Tesla Motors Inc has surprised parts makers with plans to move up the launch of high-volume production of its Model 3 to 2018, two years earlier than planned – an acceleration that supplier executives and industry consultants said would be difficult to achieve and potentially costly.

In the past three months, Tesla has told suppliers the company was doubling its original production projections to 100,000 Model 3s in 2017 and 400,000 in 2018, several supplier industry executives familiar with the plans told Reuters.

Details on Model 3 production projections have not been reported previously, and Tesla did not break out target volumes for the Model 3.

Tesla has taken 373,000 orders for the Model 3 – which has a starting price of $35,000 (24,036 pounds), about half its Model S – and has said it would begin customer deliveries in late 2017. But it has made no promises, and, on earlier models, customers waited months for delivery.

Citing “tremendous demand,” Chief Executive Elon Musk told analysts on an April call that the company planned to boost total production, including the existing Model S and Model X crossover, to 500,000 in 2018 – two years earlier than its original target and a 10-fold increase over the 50,000 vehicles it made in 2015. […]

Tesla says the Model 3 features 6,000 to 7,000 unique components, fewer than the typical automobile with a combustion engine and the Model S, which has more than 8,000 parts.

The company still is soliciting bids for parts and machinery, according to representatives from several of companies that have received them, as well as industry consultants who monitor such bids.

Automaking consultant Ron Harbour of Oliver Wyman said increasing production at the Fremont plant to 500,000 vehicles in 2018 would require more stamping, welding and assembly machinery that “could take up to 18 months to order and install.”

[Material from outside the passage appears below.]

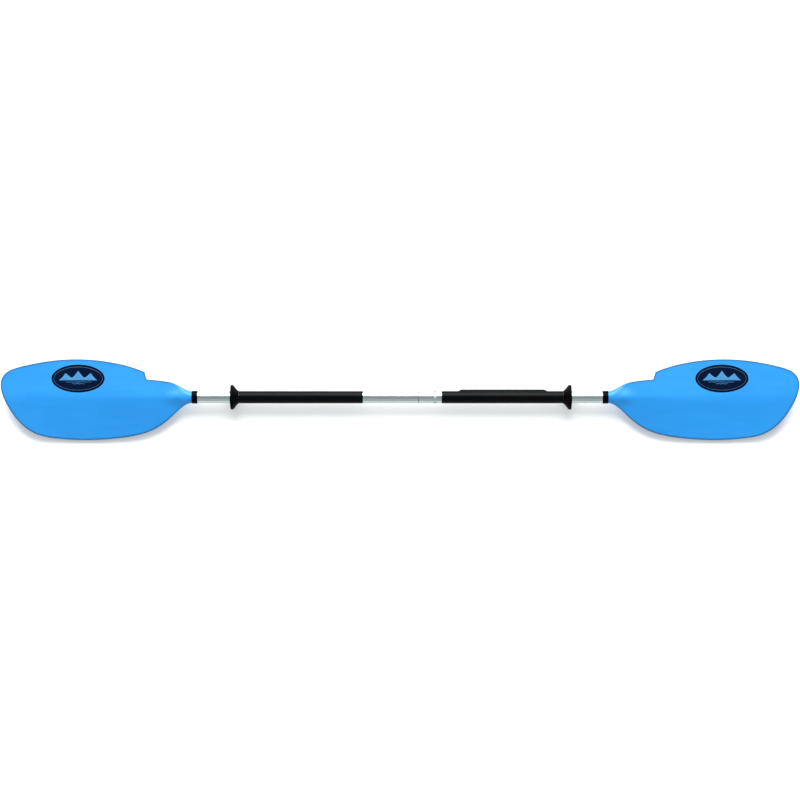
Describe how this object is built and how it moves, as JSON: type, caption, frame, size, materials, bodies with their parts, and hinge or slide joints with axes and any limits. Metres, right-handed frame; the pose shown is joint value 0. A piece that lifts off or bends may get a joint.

He said Musk’s plan to make parts in-house can minimize risk, but it also can be more expensive and distracting.

Tesla’s production push comes at a time of high demand for machinery and tooling created by a surge in product launches coming from established automakers, said a Detroit-based supplier sales executive.

Jeff Schuster of industry forecaster LMC Automotive said the goals were “implausible,” in part because Tesla’s battery factory in Reno, Nevada, was unfinished.

Aluminium, lithium and other materials – already in short supply – “could be another limiting factor,” said Sam Fiorani of AutoForecast Solutions.